- [SHORT TASK]: Review the material line by line. Identify and copy every line that contains the string "imported".

---------------

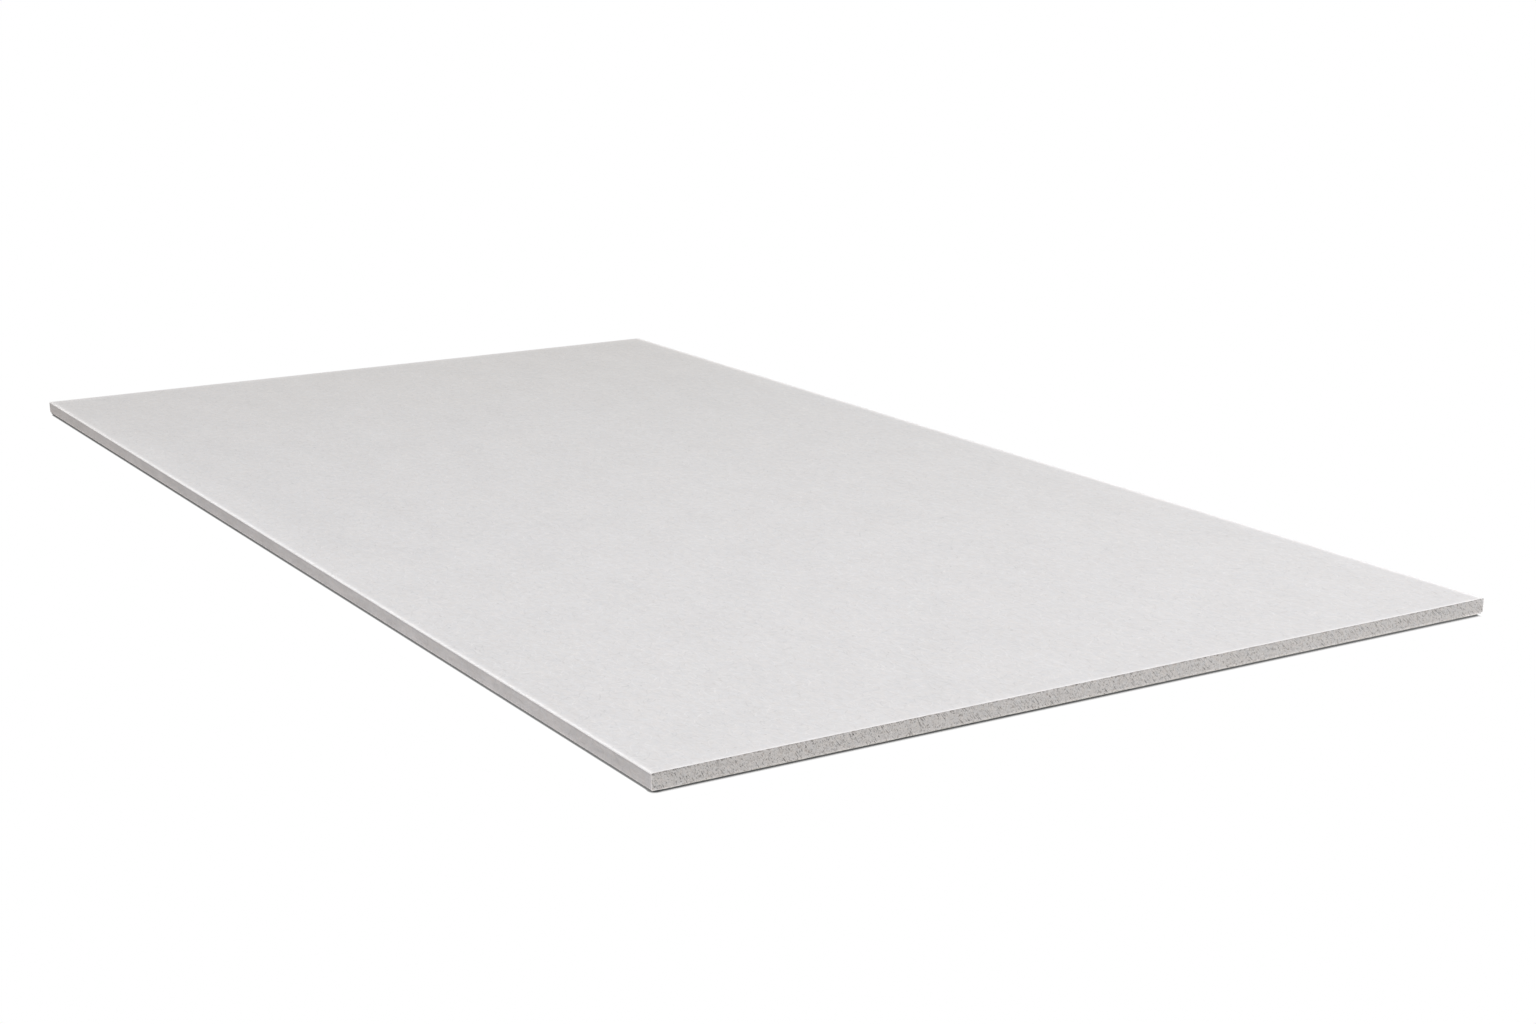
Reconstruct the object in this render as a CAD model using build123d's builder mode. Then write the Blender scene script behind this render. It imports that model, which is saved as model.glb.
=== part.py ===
"""Square-edge drywall sheet: a gypsum core cast between a wrapped face paper and a back paper.

The sheet lies face up. X runs along its length, Y across its width and Z up. The origin is the
centre of the underside, on the surface that the sheet lies on. All sizes are in millimetres.

The face paper covers the face, is creased round both long edges and is folded onto the back. The
back paper is glued over those two folds and stops short of the long edges. The two short ends are
sawn, so the core and the edges of both papers show there, flush with each other.
"""

import os

from build123d import *

# The board
LENGTH = 1800.0
WIDTH = 900.0
THICKNESS = 15.0

# The papers
FACE_PAPER = 0.3
BACK_PAPER = 0.3

# The wrapped long edges
CORE_CORNER_RADIUS = 0.7
FOLD_WIDTH = 25.0
BARE_FOLD_WIDTH = 8.0

# Levels above the surface that the sheet lies on
fold_underside = BACK_PAPER
fold_top = fold_underside + FACE_PAPER

# Widths across the board
between_folds = WIDTH - 2 * FOLD_WIDTH
back_paper_width = WIDTH - 2 * BARE_FOLD_WIDTH


def wrapped_outline(depth, mode=Mode.ADD):
    """Draws the section of everything inside the face paper's outer surface, cut back by a depth."""
    outer_radius = CORE_CORNER_RADIUS + FACE_PAPER
    height = THICKNESS - fold_underside
    with Locations((0, fold_underside + height / 2)):
        RectangleRounded(WIDTH - 2 * depth, height - 2 * depth, outer_radius - depth, mode=mode)


def back_strip(width, top, mode=Mode.ADD):
    """Draws a strip of the section centred on the back, from under the folds up to a level."""
    with Locations((0, fold_underside)):
        Rectangle(width, top - fold_underside, align=(Align.CENTER, Align.MIN), mode=mode)


# The core: it fills the wrapped section, and is thicker by one paper between the two folds
with BuildPart() as gypsum_core:
    with BuildSketch(Plane.YZ):
        wrapped_outline(FACE_PAPER)
        back_strip(between_folds, THICKNESS / 2)
    extrude(amount=LENGTH / 2, both=True)

# The face paper: one sheet over the face, round both long edges and onto the back
with BuildPart() as face_paper:
    with BuildSketch(Plane.YZ):
        wrapped_outline(0)
        wrapped_outline(FACE_PAPER, mode=Mode.SUBTRACT)
        back_strip(between_folds, fold_top, mode=Mode.SUBTRACT)
    extrude(amount=LENGTH / 2, both=True)

# The back paper: a flat sheet glued over the core and over the inner part of both folds
with BuildPart() as back_paper:
    with BuildSketch(Plane.XY):
        Rectangle(LENGTH, back_paper_width)
    extrude(amount=BACK_PAPER)

gypsum_core.part.label = "gypsum_core"
face_paper.part.label = "face_paper"
back_paper.part.label = "back_paper"

os.makedirs("parts", exist_ok=True)
export_step(gypsum_core.part, "parts/gypsum_core.step")
export_step(face_paper.part, "parts/face_paper.step")
export_step(back_paper.part, "parts/back_paper.step")
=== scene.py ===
"""Looks of a square-edge drywall sheet that lies face up on a white floor.

Sizes are in metres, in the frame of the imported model: X runs along the sheet, Y across it and Z up,
from the centre of the underside. The camera looks down on the corner where the near end, at +X, and
the near long side, at -Y, meet. Three pieces stand for the three solids:

  core        gypsum, with its two sawn ends cut open: pores, saw marks and crumbled rims
  face paper  covers the face, wraps both long edges and is folded onto the back
  back paper  a natural liner glued over the folds, cut short of the long edges
"""

import math

import bpy
import numpy as np
from mathutils import Matrix, Vector


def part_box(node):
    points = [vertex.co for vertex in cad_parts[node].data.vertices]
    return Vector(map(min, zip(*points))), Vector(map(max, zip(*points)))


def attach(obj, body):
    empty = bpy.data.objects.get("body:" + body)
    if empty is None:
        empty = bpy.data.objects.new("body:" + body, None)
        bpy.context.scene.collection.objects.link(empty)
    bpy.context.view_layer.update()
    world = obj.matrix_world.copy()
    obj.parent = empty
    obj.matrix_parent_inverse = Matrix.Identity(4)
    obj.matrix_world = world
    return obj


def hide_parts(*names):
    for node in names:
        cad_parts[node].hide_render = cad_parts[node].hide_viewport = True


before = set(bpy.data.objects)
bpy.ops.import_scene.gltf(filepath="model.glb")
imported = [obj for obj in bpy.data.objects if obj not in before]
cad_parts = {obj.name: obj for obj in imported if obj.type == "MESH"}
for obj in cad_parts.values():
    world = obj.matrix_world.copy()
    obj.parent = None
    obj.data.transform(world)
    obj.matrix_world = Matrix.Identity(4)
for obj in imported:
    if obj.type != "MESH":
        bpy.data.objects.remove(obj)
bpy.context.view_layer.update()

# The solids' boxes
core_low, core_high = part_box("gypsum_core")
face_low, face_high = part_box("face_paper")
back_low, back_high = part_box("back_paper")
half_length = face_high.x
half_width = face_high.y
sheet_top = face_high.z
paper = face_high.z - core_high.z

# The wrapped long edges
ARRIS_RADIUS = 0.001
FOLD_WIDTH = 0.025
fold_end = half_width - FOLD_WIDTH

# Cells of the meshes, and steps round the lower and the upper crease of a long side
END_CELL = 0.00055
FACE_CELL = 0.00075
SIDE_CELL = 0.0008
FOLD_CELL = 0.0012
BACK_CELL = 0.0015
LOWER_CREASE_STEPS = 6
UPPER_CREASE_STEPS = 8

# Edges that bend by more degrees than this are shaded sharp
SHARP_ANGLE = 35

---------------

- [FINISHED ANSWER]:
Sizes are in metres, in the frame of the imported model: X runs along the sheet, Y across it and Z up,
imported = [obj for obj in bpy.data.objects if obj not in before]
cad_parts = {obj.name: obj for obj in imported if obj.type == "MESH"}
for obj in imported:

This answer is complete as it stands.